Tim Bray recently enumerated the available options once more, and he noted that none of them made him feel particularly comfortable.

Realistically, there are 3 options:

  1. Leave it the way it is.
  2. Do Blueberry and then repeat the process for Unicode 3.2 and 4.0 and so on every couple of years forever.
  3. Bite the bullet, write the rules in terms of Unicode metadata and go to a pure use-by-reference architecture, probably adding a syntactic signal to reference the Unicode version number.

...But I really can't see how anyone can get behind any of these positions and feel entirely comfortable with where they find themselves standing. I sure don't.

James Clark has recently offered another proposal, on which, in typical James Clark fashion, appears to offer the simplest approach while meeting the base requirements.
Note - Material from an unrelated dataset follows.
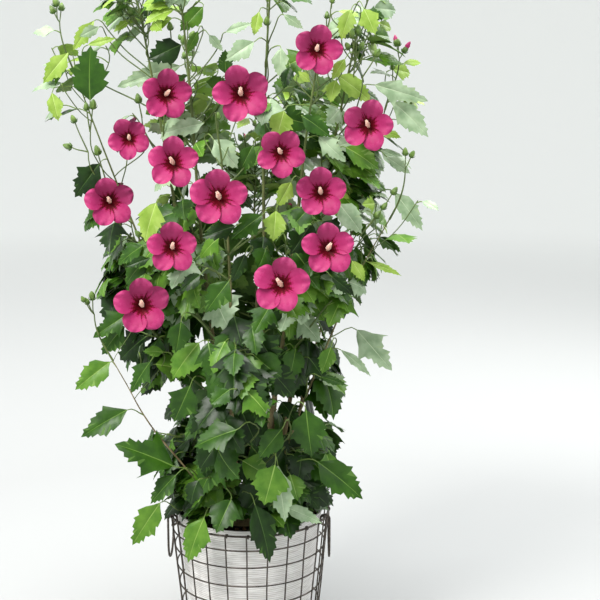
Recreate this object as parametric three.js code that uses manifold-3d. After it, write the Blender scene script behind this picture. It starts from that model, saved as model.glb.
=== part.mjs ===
// A hibiscus shrub in a welded wire basket with a reed liner, in millimetres, +Z up.
// The origin is the centre of the basket's underside. -Y is the shrub's front and -X its left.
// A clump of slender stems rises from one woody crown and fans out like a vase. Along each stem
// hang uneven masses of foliage, cut round the stems that run up through them. The basket has a
// drop handle on its left and right, whose hooked ends go over the rim wire, and which swing outwards.
import * as THREE from "three";
import { mergeVertices } from "three/addons/utils/BufferGeometryUtils.js";
import Module from "manifold-3d";

const wasm = await Module();
wasm.setup();

// Room left between pieces that touch.
const GAP = 0.3;
// Facets round the liner and the soil.
const ROUND = 24;
// Points this near are one point.
const MERGE = 1e-3;

const BASKET = {
  rimRadius: 125,
  footRadius: 102,
  height: 223.6,
  uprights: 24,
  wire: 2.4,
  edgeWire: 3.2,
  // Heights between neighbouring hoops, from the rim down. The last hoop is the foot ring.
  hoopSteps: [24, 28, 31, 31, 34, 36],
  floorWires: 4,
};
const LINER = { rimRadius: 115, footRadius: 91, lipHeight: 227, wall: 4, lipRoll: 1.6 };
const SOIL = { depthBelowLip: 9 };
const HANDLE = {
  wire: 3.6,
  sides: 5,
  // The hinge line is the middle of the rim wire, where the two hooks go over it.
  axisRadius: 118.4,
  hookHalfSpan: 38,
  // A hook's bend, the length of its straight inner side, and its middle's place from the hinge line.
  hookRadius: 7,
  hookSide: 3,
  hookOut: 0.8,
  hookUp: -2.5,
  // The hook's free end stops at this turn, short of the handle's leg.
  hookEnd: (285 / 180) * Math.PI,
  tailSteps: 4,
  archSteps: 7,
  drop: 75,
  straight: 44,
  gripSteps: 5,
};
const CROWN = { footRadius: 70, topRadius: 62, height: 22, lumps: 0.08, lobes: 5, sides: 14, rings: 3 };

// Each stem leaves its foot on the woody crown and ends at its tip. A bend above 1 arches outwards
// near the tip, and one below 1 spreads early and then grows upright. Foliage gives the height of
// each mass along the stem and its radius.
const STEMS = {
  centre: {
    foot: [6, 4],
    tip: [36, -5, 1030],
    foliage: { upper: [840, 62], tip: [1052, 52] },
  },
  left_centre: {
    foot: [-28, -18],
    tip: [-88, -70, 985],
    foliage: { mid: [625, 82], tip: [1000, 54] },
  },
  left: {
    foot: [-46, 2],
    tip: [-155, -20, 990],
    foliage: { waist: [480, 86], upper: [810, 66], tip: [1005, 54] },
  },
  far_left: {
    foot: [-58, 8],
    tip: [-255, 5, 895],
    bend: 1.25,
    foliage: { skirt: [326, 84], mid: [640, 84], tip: [915, 66] },
  },
  low_left: {
    foot: [-48, -34],
    tip: [-200, -75, 480],
    bend: 0.85,
    foliage: { skirt: [306, 84], tip: [492, 62] },
  },
  front: {
    foot: [-12, -48],
    tip: [-30, -140, 780],
    bend: 0.8,
    foliage: { skirt: [318, 80], waist: [470, 98], tip: [795, 68] },
  },
  right_centre: {
    foot: [18, -22],
    tip: [106, -75, 925],
    bend: 1.1,
    foliage: { mid: [635, 82], tip: [945, 56] },
  },
  right: {
    foot: [38, 2],
    tip: [165, 0, 965],
    bend: 1.1,
    foliage: { waist: [474, 84], upper: [795, 64], tip: [980, 54] },
  },
  far_right: {
    foot: [52, 14],
    tip: [210, 30, 850],
    bend: 1.1,
    foliage: { skirt: [326, 84], mid: [610, 76], tip: [865, 62] },
  },
  low_right: {
    foot: [42, -32],
    tip: [213, -50, 690],
    bend: 1.5,
    foliage: { skirt: [306, 82], tip: [705, 60] },
  },
  back_left: {
    foot: [-28, 36],
    tip: [-100, 160, 880],
    bend: 0.9,
    foliage: { skirt: [326, 88], mid: [630, 86], tip: [885, 72] },
  },
  back_right: {
    foot: [24, 38],
    tip: [95, 155, 870],
    bend: 0.9,
    foliage: { skirt: [326, 88], mid: [625, 86], tip: [872, 72] },
  },
  back: {
    foot: [-2, 52],
    tip: [5, 185, 750],
    bend: 0.8,
    foliage: { waist: [475, 102], tip: [765, 76] },
  },
};
const STEM = {
  footRadius: 4.2,
  tipRadius: 1.4,
  taper: 1.2,
  sides: 5,
  segments: 6,
  // How far a stem strays from its arch, and how fast it does so across and along.
  sway: 6,
  swayAcross: 5,
  swayAlong: 4,
  // No ring is stretched further than on a limb that leans this much from the level.
  steepest: 0.3,
};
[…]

Another bullet one could bite is to no longer make checking of name characters (beyond what is needed to prevent ambiguity) a part of well-formedness. Whilst it's nice to have some sanity checking of names, using inappropriate characters in names doesn't cause problems for further processing layers to the same extent as other things that are part of well-formedness do, such as unbalanced tags or duplicate attributes.

At least I think one should consider easing draconian error handling for bad name characters to reduce deployment problems with option 2.

The encouraging early responses suggest that Clark's proposal may lead to progress on handling what is turning out to be a particularly thorny fruit.